→ REQUIREMENTS: Find "make_screw_shell()" in the data below; transcribe the line it appears on and each line after it, exactly, to the end, and nothing else.
##########
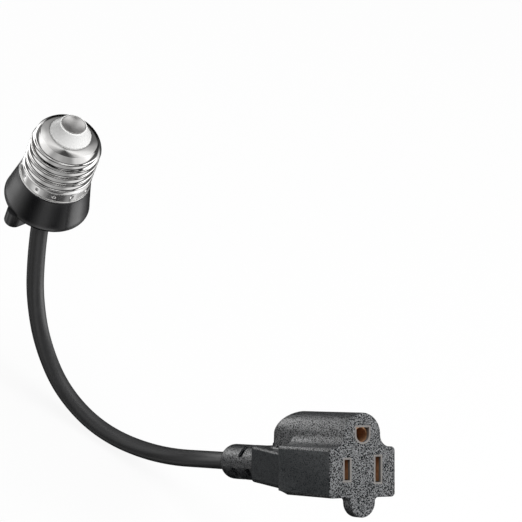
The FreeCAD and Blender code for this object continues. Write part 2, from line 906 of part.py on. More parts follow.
def add_crimp(body, x, y):
    """A strip and the barrel that is crimped on a lead's end."""
    barrel = new_sketch(body, "barrel_outline", "XY_Plane", -crimp_front)
    draw_circle(barrel, x, y, crimp_outer_radius)
    draw_circle(barrel, x, y, size("lead_radius"))
    push(body, "Pad", "barrel", barrel, size("crimp_length"), reverse=True)


def make_blade_contact(name, centre):
    """A folded clip: two leaves that flare at the mouth and pinch the blade."""
    body = new_body(name + "_contact", outlet_place)
    sheet_gauge = size("contact_sheet")
    mouth = size("contact_mouth_gap")
    pinch = size("contact_pinch_gap")
    back = size("contact_back_gap")
    front = -size("contact_front")
    deep = -size("contact_back_depth")
    middle = -size("contact_pinch_depth")
    clip = new_sketch(body, "clip_outline", "XZ_Plane")
    draw(clip, [
        (centre - mouth - sheet_gauge, front),
        (centre - pinch - sheet_gauge, middle),
        (centre - back - sheet_gauge, deep - sheet_gauge),
        (centre + back + sheet_gauge, deep - sheet_gauge),
        (centre + pinch + sheet_gauge, middle),
        (centre + mouth + sheet_gauge, front),
        (centre + mouth, front),
        (centre + pinch, middle),
        (centre + back, deep),
        (centre - back, deep),
        (centre - pinch, middle),
        (centre - mouth, front),
    ])
    push(body, "Pad", "clip", clip, size(name + "_slot_height") - size("pocket_margin"),
         both=True)
    strip = new_sketch(body, "strip_outline", "XY_Plane", deep)
    draw(strip, box_outline(centre - crimp_outer_radius, centre + crimp_outer_radius,
                            size("lead_radius"), crimp_outer_radius))
    push(body, "Pad", "strip", strip,
         crimp_front + size("crimp_length") - size("contact_back_depth"), reverse=True)
    add_crimp(body, centre, 0)


def make_ground_contact():
    """A rolled sleeve, open on one side, that grips the round ground pin."""
    body = new_body("ground_contact", outlet_place)
    rise = size("ground_rise")
    inner = size("ground_sleeve_radius")
    outer = inner + size("contact_sheet")
    front = -size("contact_front")
    back = front - size("ground_sleeve_length")
    ring = new_sketch(body, "sleeve_outline", "XY_Plane", front)
    draw_circle(ring, 0, rise, outer)
    draw_circle(ring, 0, rise, inner)
    push(body, "Pad", "sleeve", ring, size("ground_sleeve_length"), reverse=True)
    gap = new_sketch(body, "sleeve_gap_outline", "XY_Plane", front)
    half = size("contact_sheet")
    draw(gap, box_outline(-half, half, rise, rise + outer + 1))
    push(body, "Pocket", "sleeve_gap", gap, size("ground_sleeve_length"))
    strip = new_sketch(body, "strip_outline", "XY_Plane", back + 2)
    draw(strip, box_outline(-crimp_outer_radius, crimp_outer_radius,
                            rise - outer, rise - size("lead_radius")))
    push(body, "Pad", "strip", strip,
         crimp_front + size("crimp_length") - size("contact_front")
         - size("ground_sleeve_length") + 2, reverse=True)
    add_crimp(body, 0, rise)


# Cord and leads

def tube(name, points, radius, place):
    """A round tube along straight runs joined by tangent arcs, as large as the runs allow."""
    edges = []
    radii = []
    length = 0.0
    last = points[0]
    for index in range(1, len(points) - 1):
        before = points[index - 1] - points[index]
        after = points[index + 1] - points[index]
        reach = 0.45 * min(before.Length, after.Length)
        before.normalize()
        after.normalize()
        half_turn = (math.pi - before.getAngle(after)) / 2
        bend = reach / math.tan(half_turn)
        inward = (before + after).normalize()
        start = points[index] + before * reach
        end = points[index] + after * reach
        middle = points[index] + inward * (bend / math.cos(half_turn) - bend)
        edges.append(Part.LineSegment(last, start).toShape())
        edges.append(Part.Arc(start, middle, end).toShape())
        length += (start - last).Length + bend * 2 * half_turn
        radii.append(round(bend, 1))
        last = end
    edges.append(Part.LineSegment(last, points[-1]).toShape())
    length += (points[-1] - last).Length
    heading = points[1] - points[0]
    section = Part.Wire(Part.Circle(points[0], heading, radius).toShape())
    solid = Part.Wire(edges).makePipeShell([section], True, False)
    expected = math.pi * radius ** 2 * length
    if abs(solid.Volume - expected) > 0.01 * expected:
        raise RuntimeError(name + " has the wrong volume")
    feature = document.addObject("Part::Feature", name)
    feature.Label = name
    feature.Shape = solid
    feature.Placement = place
    parts[name] = feature
    print(name, "length %.1f mm," % length, "bend radii", radii)


def lead_start(angle):
    """Where a lead leaves the sheath, measured from the cord's axis."""
    ring = float(size("lead_ring"))
    return (ring * math.cos(math.radians(angle)), ring * math.sin(math.radians(angle)))


def make_cord():
    """The sheathed cord from the collar to the outlet."""
    entry = float(sheath_top - band_middle)
    points = [
        FreeCAD.Vector(0, 0, entry),
        FreeCAD.Vector(0, 0, -23),
        FreeCAD.Vector(3, 2, -44),
        FreeCAD.Vector(7, 5, -65),
        FreeCAD.Vector(15, 10, -86),
        FreeCAD.Vector(28, 18, -104),
        FreeCAD.Vector(46, 29, -111),
        FreeCAD.Vector(66, 42, -104),
        outlet_place.multVec(FreeCAD.Vector(0, 0, -float(size("cord_bend")))),
        outlet_place.multVec(FreeCAD.Vector(0, 0, -float(size("sheath_end")))),
    ]
    print("cord points", [[round(value, 2) for value in point] for point in points])
    tube("cord", points, float(cord_radius), FreeCAD.Placement())


def make_head_leads():
    radius = float(size("lead_radius"))
    base = float(sheath_top)
    live_x, live_y = lead_start(180)
    live_side = float(size("live_strap_reach") - size("strap_thickness")) - radius
    live_top = float(core_ceiling - size("strap_thickness") - size("strap_thickness") / 2)
    tube("live_lead_head", [
        FreeCAD.Vector(live_x, live_y, base),
        FreeCAD.Vector(live_x, live_y, base + 5),
        FreeCAD.Vector(-live_side, 0, live_top - 7),
        FreeCAD.Vector(-live_side, 0, live_top),
    ], radius, head_place)
    neutral_x, neutral_y = lead_start(300)
    neutral_side = float(size("neutral_strap_radius")) - radius
    neutral_top = float(size("neutral_strap_height"))
    tube("neutral_lead_head", [
        FreeCAD.Vector(neutral_x, neutral_y, base),
        FreeCAD.Vector(neutral_x, neutral_y, base + 3.5),
        FreeCAD.Vector(neutral_side, 0, neutral_top - 4.5),
        FreeCAD.Vector(neutral_side, 0, neutral_top),
    ], radius, head_place)
    ground_x, ground_y = lead_start(60)
    spare_y = float(size("spare_lead_side"))
    cap_base = float(end_cap_base)
    tip = float(size("end_cap_grip"))
    tube("ground_lead_head", [
        FreeCAD.Vector(ground_x, ground_y, base),
        FreeCAD.Vector(ground_x, ground_y, base + 4),
        FreeCAD.Vector(ground_x, spare_y, cap_base - 3),
        FreeCAD.Vector(ground_x, spare_y, cap_base + tip),
    ], radius, head_place)
    body = new_body("ground_end_cap", FreeCAD.Placement(
        head_place.Base + FreeCAD.Vector(ground_x, spare_y, cap_base), FreeCAD.Rotation()))
    grip = size("end_cap_grip")
    full_turn(body, "end_cap", [
        (0, grip),
        (size("lead_radius"), grip),
        (size("lead_radius"), 0),
        (size("end_cap_radius"), 0),
        (size("end_cap_radius"), size("end_cap_length") - 0.5),
        (size("end_cap_radius") - 0.5, size("end_cap_length")),
        (0, size("end_cap_length")),
    ])


def make_outlet_leads():
    radius = float(size("lead_radius"))
    front = -float(crimp_front) - 4.5
    turn_depth = -float(carrier_back) - 2
    waist = -float(size("wire_space_waist"))
    back = -float(size("sheath_end"))
    side = float(half_spacing)
    rise = float(size("ground_rise"))
    for name, x, y, angle, join in (("live", -side, 0, 210, waist - 8),
                                    ("neutral", side, 0, 330, waist - 8),
                                    ("ground", 0, rise, 90, waist - 5)):
        end_x, end_y = lead_start(angle)
        tube(name + "_lead_outlet", [
            FreeCAD.Vector(x, y, front),
            FreeCAD.Vector(x, y, turn_depth),
            FreeCAD.Vector(end_x, end_y, join),
            FreeCAD.Vector(end_x, end_y, back),
        ], radius, outlet_place)


def check_and_write():
    document.recompute()
    for item in document.Objects:
        if "Invalid" in item.State or "Error" in item.State:
            raise RuntimeError(item.Name + " did not build")
        if item.TypeId in ("PartDesign::Pocket", "PartDesign::Groove"):
            if item.Shape.Volume > item.BaseFeature.Shape.Volume - 1e-3:
                raise RuntimeError(item.Name + " cuts nothing")
    for name, item in parts.items():
        if item.Shape.isNull() or not item.Shape.isValid():
            raise RuntimeError(name + " has no valid shape")
        if len(item.Shape.Solids) != 1:
            raise RuntimeError(name + " is not one solid")
    for name, item in parts.items():
        item.Shape.exportStep("parts/" + name + ".step")
        print(name, "volume %.1f" % item.Shape.Volume)


make_screw_shell()
make_base_core()
make_centre_contact()
make_live_terminal()
make_neutral_terminal()
make_collar()
make_collar_cap()
make_cord_anchor()
make_head_leads()
make_cord()
make_outlet_housing()
make_contact_carrier()
make_carrier_cover()
make_blade_contact("live", -half_spacing)
make_blade_contact("neutral", half_spacing)
make_ground_contact()
make_outlet_leads()
check_and_write()
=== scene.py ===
"""Looks of the lamp socket adapter: a screw base, a short cord and a moulded outlet."""
import bpy
import math
from mathutils import Matrix, Vector


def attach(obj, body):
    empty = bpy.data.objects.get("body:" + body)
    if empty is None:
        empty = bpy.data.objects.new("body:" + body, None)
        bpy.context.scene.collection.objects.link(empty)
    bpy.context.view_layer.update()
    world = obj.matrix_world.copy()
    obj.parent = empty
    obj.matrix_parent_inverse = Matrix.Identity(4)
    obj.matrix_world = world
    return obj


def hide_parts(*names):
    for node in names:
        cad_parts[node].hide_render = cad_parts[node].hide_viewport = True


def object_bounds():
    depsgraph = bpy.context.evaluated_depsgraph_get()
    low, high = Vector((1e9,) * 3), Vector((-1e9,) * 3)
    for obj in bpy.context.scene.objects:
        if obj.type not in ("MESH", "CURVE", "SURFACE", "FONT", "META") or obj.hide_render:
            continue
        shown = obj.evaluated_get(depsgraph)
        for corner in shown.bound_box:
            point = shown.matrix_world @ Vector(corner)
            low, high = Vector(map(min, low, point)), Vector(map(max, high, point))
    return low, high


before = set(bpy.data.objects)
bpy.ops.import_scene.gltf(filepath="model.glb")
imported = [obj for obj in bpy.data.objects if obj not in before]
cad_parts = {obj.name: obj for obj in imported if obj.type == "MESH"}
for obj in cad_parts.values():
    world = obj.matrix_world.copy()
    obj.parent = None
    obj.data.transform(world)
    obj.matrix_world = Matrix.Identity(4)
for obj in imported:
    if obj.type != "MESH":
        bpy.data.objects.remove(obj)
cad_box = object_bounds()
MM = 0.001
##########
→ FULL SOLUTION:
make_screw_shell()
make_base_core()
make_centre_contact()
make_live_terminal()
make_neutral_terminal()
make_collar()
make_collar_cap()
make_cord_anchor()
make_head_leads()
make_cord()
make_outlet_housing()
make_contact_carrier()
make_carrier_cover()
make_blade_contact("live", -half_spacing)
make_blade_contact("neutral", half_spacing)
make_ground_contact()
make_outlet_leads()
check_and_write()
=== scene.py ===
"""Looks of the lamp socket adapter: a screw base, a short cord and a moulded outlet."""
import bpy
import math
from mathutils import Matrix, Vector


def attach(obj, body):
    empty = bpy.data.objects.get("body:" + body)
    if empty is None:
        empty = bpy.data.objects.new("body:" + body, None)
        bpy.context.scene.collection.objects.link(empty)
    bpy.context.view_layer.update()
    world = obj.matrix_world.copy()
    obj.parent = empty
    obj.matrix_parent_inverse = Matrix.Identity(4)
    obj.matrix_world = world
    return obj


def hide_parts(*names):
    for node in names:
        cad_parts[node].hide_render = cad_parts[node].hide_viewport = True


def object_bounds():
    depsgraph = bpy.context.evaluated_depsgraph_get()
    low, high = Vector((1e9,) * 3), Vector((-1e9,) * 3)
    for obj in bpy.context.scene.objects:
        if obj.type not in ("MESH", "CURVE", "SURFACE", "FONT", "META") or obj.hide_render:
            continue
        shown = obj.evaluated_get(depsgraph)
        for corner in shown.bound_box:
            point = shown.matrix_world @ Vector(corner)
            low, high = Vector(map(min, low, point)), Vector(map(max, high, point))
    return low, high


before = set(bpy.data.objects)
bpy.ops.import_scene.gltf(filepath="model.glb")
imported = [obj for obj in bpy.data.objects if obj not in before]
cad_parts = {obj.name: obj for obj in imported if obj.type == "MESH"}
for obj in cad_parts.values():
    world = obj.matrix_world.copy()
    obj.parent = None
    obj.data.transform(world)
    obj.matrix_world = Matrix.Identity(4)
for obj in imported:
    if obj.type != "MESH":
        bpy.data.objects.remove(obj)
cad_box = object_bounds()
MM = 0.001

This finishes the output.